> **DO THIS**
Copy out all the records exactly.

━━ ITEMS

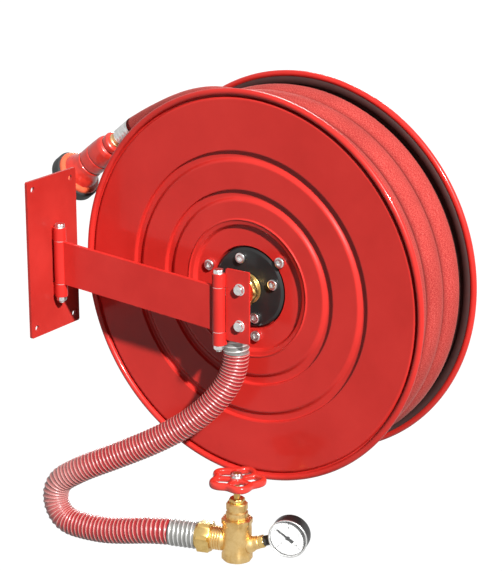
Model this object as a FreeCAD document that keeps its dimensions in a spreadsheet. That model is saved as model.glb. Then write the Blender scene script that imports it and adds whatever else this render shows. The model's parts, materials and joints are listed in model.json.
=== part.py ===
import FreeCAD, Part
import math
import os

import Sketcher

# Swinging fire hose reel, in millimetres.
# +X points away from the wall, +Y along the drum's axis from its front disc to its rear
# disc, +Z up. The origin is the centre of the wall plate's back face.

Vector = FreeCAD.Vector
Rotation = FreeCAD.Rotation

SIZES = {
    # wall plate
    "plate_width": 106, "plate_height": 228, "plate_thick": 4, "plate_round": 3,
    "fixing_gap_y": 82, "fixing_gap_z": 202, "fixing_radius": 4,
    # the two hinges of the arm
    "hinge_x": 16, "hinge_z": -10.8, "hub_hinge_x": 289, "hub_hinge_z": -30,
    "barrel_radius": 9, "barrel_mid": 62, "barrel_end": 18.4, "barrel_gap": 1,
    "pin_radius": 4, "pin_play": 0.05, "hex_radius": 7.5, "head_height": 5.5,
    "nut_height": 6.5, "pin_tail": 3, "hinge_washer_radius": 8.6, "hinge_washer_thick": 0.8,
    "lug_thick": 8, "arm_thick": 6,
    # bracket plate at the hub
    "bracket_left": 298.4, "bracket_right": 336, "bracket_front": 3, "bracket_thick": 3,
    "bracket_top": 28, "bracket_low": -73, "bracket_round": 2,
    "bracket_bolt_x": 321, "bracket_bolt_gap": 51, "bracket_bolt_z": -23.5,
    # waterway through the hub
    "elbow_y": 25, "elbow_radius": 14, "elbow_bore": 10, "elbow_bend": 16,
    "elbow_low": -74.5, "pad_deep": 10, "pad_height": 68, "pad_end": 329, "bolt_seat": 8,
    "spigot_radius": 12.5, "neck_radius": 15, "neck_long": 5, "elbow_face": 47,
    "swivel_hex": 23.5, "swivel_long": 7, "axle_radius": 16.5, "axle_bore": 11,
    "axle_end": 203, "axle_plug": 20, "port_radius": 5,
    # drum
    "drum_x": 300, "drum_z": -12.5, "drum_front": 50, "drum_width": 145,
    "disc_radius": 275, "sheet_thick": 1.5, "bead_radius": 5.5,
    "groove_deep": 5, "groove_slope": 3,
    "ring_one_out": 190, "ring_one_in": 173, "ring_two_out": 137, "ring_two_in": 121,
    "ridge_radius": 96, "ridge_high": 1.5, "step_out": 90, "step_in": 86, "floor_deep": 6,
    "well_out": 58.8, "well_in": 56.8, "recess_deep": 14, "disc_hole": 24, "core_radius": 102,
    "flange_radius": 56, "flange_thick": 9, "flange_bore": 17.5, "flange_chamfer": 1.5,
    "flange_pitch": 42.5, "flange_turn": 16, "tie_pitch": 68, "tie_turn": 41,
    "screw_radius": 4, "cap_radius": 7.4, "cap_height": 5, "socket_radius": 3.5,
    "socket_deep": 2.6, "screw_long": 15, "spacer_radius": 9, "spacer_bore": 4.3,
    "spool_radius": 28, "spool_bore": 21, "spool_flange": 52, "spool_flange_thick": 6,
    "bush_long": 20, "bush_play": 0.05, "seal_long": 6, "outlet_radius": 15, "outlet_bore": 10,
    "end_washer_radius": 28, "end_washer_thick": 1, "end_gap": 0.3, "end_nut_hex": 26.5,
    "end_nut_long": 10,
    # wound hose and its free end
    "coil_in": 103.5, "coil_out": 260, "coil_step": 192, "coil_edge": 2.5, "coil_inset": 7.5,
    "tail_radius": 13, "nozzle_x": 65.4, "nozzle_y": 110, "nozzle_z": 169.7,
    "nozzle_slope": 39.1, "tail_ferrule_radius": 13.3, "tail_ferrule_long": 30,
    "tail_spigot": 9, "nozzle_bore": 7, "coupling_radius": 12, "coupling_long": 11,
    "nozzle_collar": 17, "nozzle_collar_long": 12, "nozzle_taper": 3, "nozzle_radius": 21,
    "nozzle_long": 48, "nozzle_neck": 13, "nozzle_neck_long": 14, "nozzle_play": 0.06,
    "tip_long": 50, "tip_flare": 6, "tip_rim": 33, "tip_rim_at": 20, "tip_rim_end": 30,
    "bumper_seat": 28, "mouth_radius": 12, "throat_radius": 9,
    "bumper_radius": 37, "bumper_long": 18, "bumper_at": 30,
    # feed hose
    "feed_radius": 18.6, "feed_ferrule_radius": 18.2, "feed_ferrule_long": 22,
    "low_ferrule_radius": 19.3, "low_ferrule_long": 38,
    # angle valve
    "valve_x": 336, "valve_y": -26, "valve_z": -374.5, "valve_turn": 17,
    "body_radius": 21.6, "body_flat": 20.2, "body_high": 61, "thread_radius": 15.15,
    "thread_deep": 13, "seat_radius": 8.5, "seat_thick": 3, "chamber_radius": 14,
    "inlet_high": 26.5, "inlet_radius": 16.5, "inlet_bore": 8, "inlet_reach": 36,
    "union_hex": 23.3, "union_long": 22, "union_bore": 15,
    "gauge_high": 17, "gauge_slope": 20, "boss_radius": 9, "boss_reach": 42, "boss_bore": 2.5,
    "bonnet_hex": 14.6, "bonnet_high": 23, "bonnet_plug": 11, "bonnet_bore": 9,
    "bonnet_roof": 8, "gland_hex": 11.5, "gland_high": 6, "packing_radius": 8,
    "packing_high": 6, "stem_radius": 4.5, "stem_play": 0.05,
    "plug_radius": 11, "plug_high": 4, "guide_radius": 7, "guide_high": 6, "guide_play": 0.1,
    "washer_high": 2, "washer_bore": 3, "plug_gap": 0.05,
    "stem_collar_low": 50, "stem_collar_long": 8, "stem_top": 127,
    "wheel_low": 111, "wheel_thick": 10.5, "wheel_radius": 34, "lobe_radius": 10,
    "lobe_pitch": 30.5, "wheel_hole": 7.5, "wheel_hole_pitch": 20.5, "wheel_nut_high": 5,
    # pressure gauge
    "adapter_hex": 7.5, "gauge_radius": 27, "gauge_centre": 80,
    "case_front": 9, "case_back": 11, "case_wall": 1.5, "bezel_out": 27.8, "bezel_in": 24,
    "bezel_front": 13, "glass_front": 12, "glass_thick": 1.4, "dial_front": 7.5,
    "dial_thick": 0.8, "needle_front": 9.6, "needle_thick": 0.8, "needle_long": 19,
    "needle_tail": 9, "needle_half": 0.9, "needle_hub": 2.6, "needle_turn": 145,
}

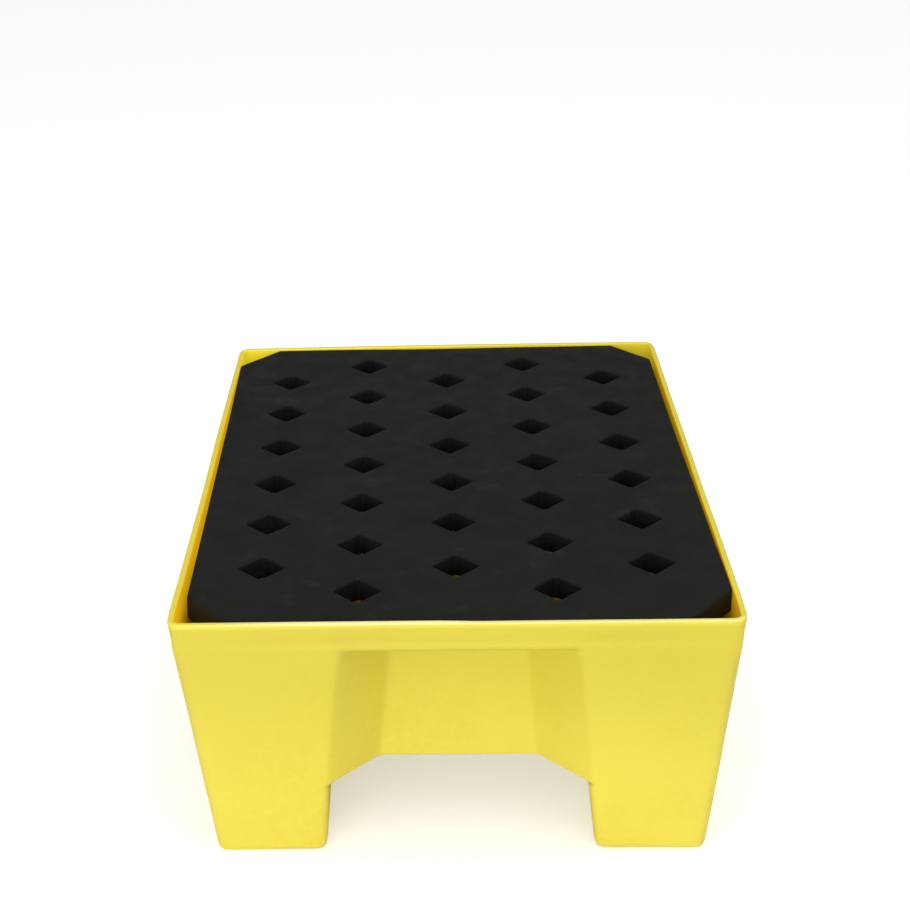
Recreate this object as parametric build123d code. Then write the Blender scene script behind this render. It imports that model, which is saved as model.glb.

━━━━

> **COMPLETE ANSWER**
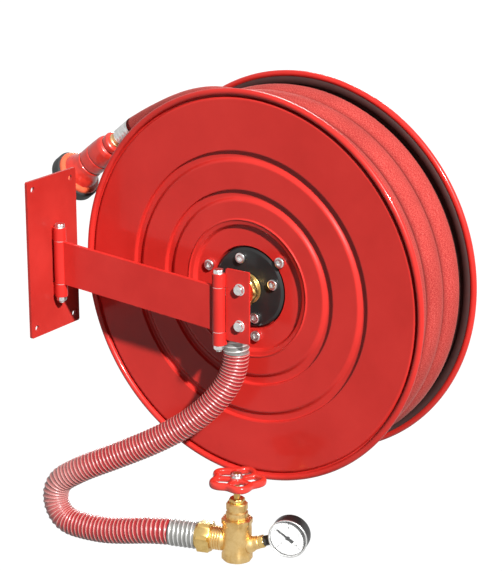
Model this object as a FreeCAD document that keeps its dimensions in a spreadsheet. That model is saved as model.glb. Then write the Blender scene script that imports it and adds whatever else this render shows. The model's parts, materials and joints are listed in model.json.
=== part.py ===
import FreeCAD, Part
import math
import os

import Sketcher

# Swinging fire hose reel, in millimetres.
# +X points away from the wall, +Y along the drum's axis from its front disc to its rear
# disc, +Z up. The origin is the centre of the wall plate's back face.

Vector = FreeCAD.Vector
Rotation = FreeCAD.Rotation

SIZES = {
    # wall plate
    "plate_width": 106, "plate_height": 228, "plate_thick": 4, "plate_round": 3,
    "fixing_gap_y": 82, "fixing_gap_z": 202, "fixing_radius": 4,
    # the two hinges of the arm
    "hinge_x": 16, "hinge_z": -10.8, "hub_hinge_x": 289, "hub_hinge_z": -30,
    "barrel_radius": 9, "barrel_mid": 62, "barrel_end": 18.4, "barrel_gap": 1,
    "pin_radius": 4, "pin_play": 0.05, "hex_radius": 7.5, "head_height": 5.5,
    "nut_height": 6.5, "pin_tail": 3, "hinge_washer_radius": 8.6, "hinge_washer_thick": 0.8,
    "lug_thick": 8, "arm_thick": 6,
    # bracket plate at the hub
    "bracket_left": 298.4, "bracket_right": 336, "bracket_front": 3, "bracket_thick": 3,
    "bracket_top": 28, "bracket_low": -73, "bracket_round": 2,
    "bracket_bolt_x": 321, "bracket_bolt_gap": 51, "bracket_bolt_z": -23.5,
    # waterway through the hub
    "elbow_y": 25, "elbow_radius": 14, "elbow_bore": 10, "elbow_bend": 16,
    "elbow_low": -74.5, "pad_deep": 10, "pad_height": 68, "pad_end": 329, "bolt_seat": 8,
    "spigot_radius": 12.5, "neck_radius": 15, "neck_long": 5, "elbow_face": 47,
    "swivel_hex": 23.5, "swivel_long": 7, "axle_radius": 16.5, "axle_bore": 11,
    "axle_end": 203, "axle_plug": 20, "port_radius": 5,
    # drum
    "drum_x": 300, "drum_z": -12.5, "drum_front": 50, "drum_width": 145,
    "disc_radius": 275, "sheet_thick": 1.5, "bead_radius": 5.5,
    "groove_deep": 5, "groove_slope": 3,
    "ring_one_out": 190, "ring_one_in": 173, "ring_two_out": 137, "ring_two_in": 121,
    "ridge_radius": 96, "ridge_high": 1.5, "step_out": 90, "step_in": 86, "floor_deep": 6,
    "well_out": 58.8, "well_in": 56.8, "recess_deep": 14, "disc_hole": 24, "core_radius": 102,
    "flange_radius": 56, "flange_thick": 9, "flange_bore": 17.5, "flange_chamfer": 1.5,
    "flange_pitch": 42.5, "flange_turn": 16, "tie_pitch": 68, "tie_turn": 41,
    "screw_radius": 4, "cap_radius": 7.4, "cap_height": 5, "socket_radius": 3.5,
    "socket_deep": 2.6, "screw_long": 15, "spacer_radius": 9, "spacer_bore": 4.3,
    "spool_radius": 28, "spool_bore": 21, "spool_flange": 52, "spool_flange_thick": 6,
    "bush_long": 20, "bush_play": 0.05, "seal_long": 6, "outlet_radius": 15, "outlet_bore": 10,
    "end_washer_radius": 28, "end_washer_thick": 1, "end_gap": 0.3, "end_nut_hex": 26.5,
    "end_nut_long": 10,
    # wound hose and its free end
    "coil_in": 103.5, "coil_out": 260, "coil_step": 192, "coil_edge": 2.5, "coil_inset": 7.5,
    "tail_radius": 13, "nozzle_x": 65.4, "nozzle_y": 110, "nozzle_z": 169.7,
    "nozzle_slope": 39.1, "tail_ferrule_radius": 13.3, "tail_ferrule_long": 30,
    "tail_spigot": 9, "nozzle_bore": 7, "coupling_radius": 12, "coupling_long": 11,
    "nozzle_collar": 17, "nozzle_collar_long": 12, "nozzle_taper": 3, "nozzle_radius": 21,
    "nozzle_long": 48, "nozzle_neck": 13, "nozzle_neck_long": 14, "nozzle_play": 0.06,
    "tip_long": 50, "tip_flare": 6, "tip_rim": 33, "tip_rim_at": 20, "tip_rim_end": 30,
    "bumper_seat": 28, "mouth_radius": 12, "throat_radius": 9,
    "bumper_radius": 37, "bumper_long": 18, "bumper_at": 30,
    # feed hose
    "feed_radius": 18.6, "feed_ferrule_radius": 18.2, "feed_ferrule_long": 22,
    "low_ferrule_radius": 19.3, "low_ferrule_long": 38,
    # angle valve
    "valve_x": 336, "valve_y": -26, "valve_z": -374.5, "valve_turn": 17,
    "body_radius": 21.6, "body_flat": 20.2, "body_high": 61, "thread_radius": 15.15,
    "thread_deep": 13, "seat_radius": 8.5, "seat_thick": 3, "chamber_radius": 14,
    "inlet_high": 26.5, "inlet_radius": 16.5, "inlet_bore": 8, "inlet_reach": 36,
    "union_hex": 23.3, "union_long": 22, "union_bore": 15,
    "gauge_high": 17, "gauge_slope": 20, "boss_radius": 9, "boss_reach": 42, "boss_bore": 2.5,
    "bonnet_hex": 14.6, "bonnet_high": 23, "bonnet_plug": 11, "bonnet_bore": 9,
    "bonnet_roof": 8, "gland_hex": 11.5, "gland_high": 6, "packing_radius": 8,
    "packing_high": 6, "stem_radius": 4.5, "stem_play": 0.05,
    "plug_radius": 11, "plug_high": 4, "guide_radius": 7, "guide_high": 6, "guide_play": 0.1,
    "washer_high": 2, "washer_bore": 3, "plug_gap": 0.05,
    "stem_collar_low": 50, "stem_collar_long": 8, "stem_top": 127,
    "wheel_low": 111, "wheel_thick": 10.5, "wheel_radius": 34, "lobe_radius": 10,
    "lobe_pitch": 30.5, "wheel_hole": 7.5, "wheel_hole_pitch": 20.5, "wheel_nut_high": 5,
    # pressure gauge
    "adapter_hex": 7.5, "gauge_radius": 27, "gauge_centre": 80,
    "case_front": 9, "case_back": 11, "case_wall": 1.5, "bezel_out": 27.8, "bezel_in": 24,
    "bezel_front": 13, "glass_front": 12, "glass_thick": 1.4, "dial_front": 7.5,
    "dial_thick": 0.8, "needle_front": 9.6, "needle_thick": 0.8, "needle_long": 19,
    "needle_tail": 9, "needle_half": 0.9, "needle_hub": 2.6, "needle_turn": 145,
}

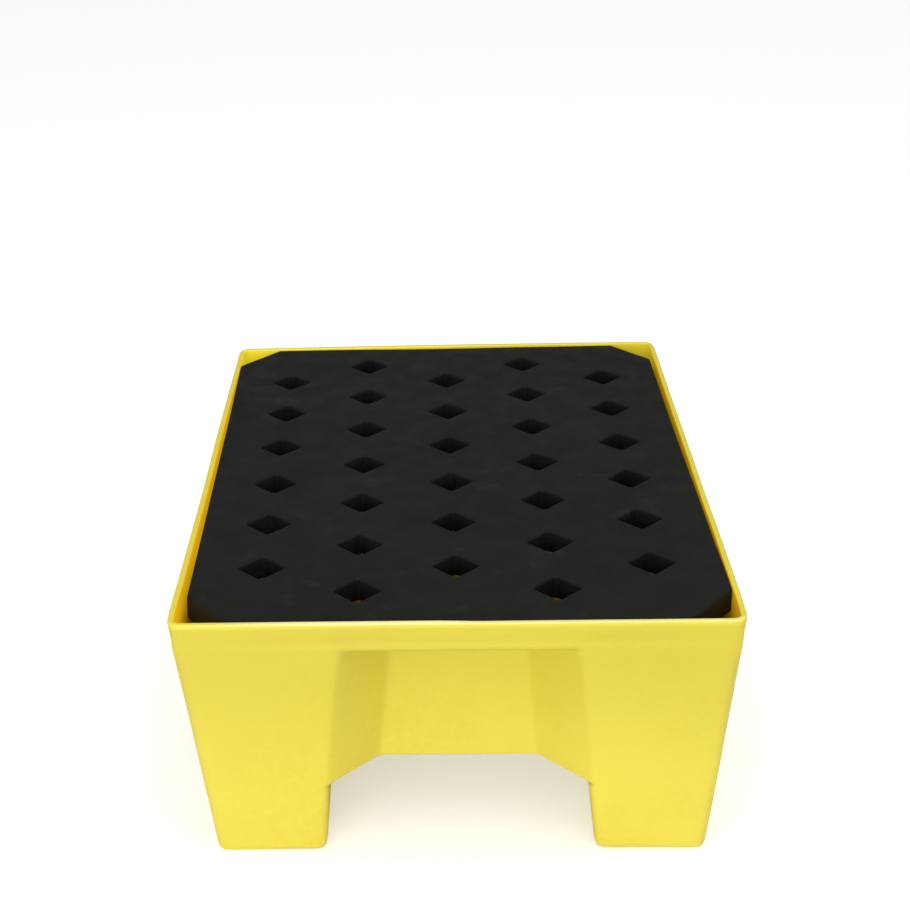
Recreate this object as parametric build123d code. Then write the Blender scene script behind this render. It imports that model, which is saved as model.glb.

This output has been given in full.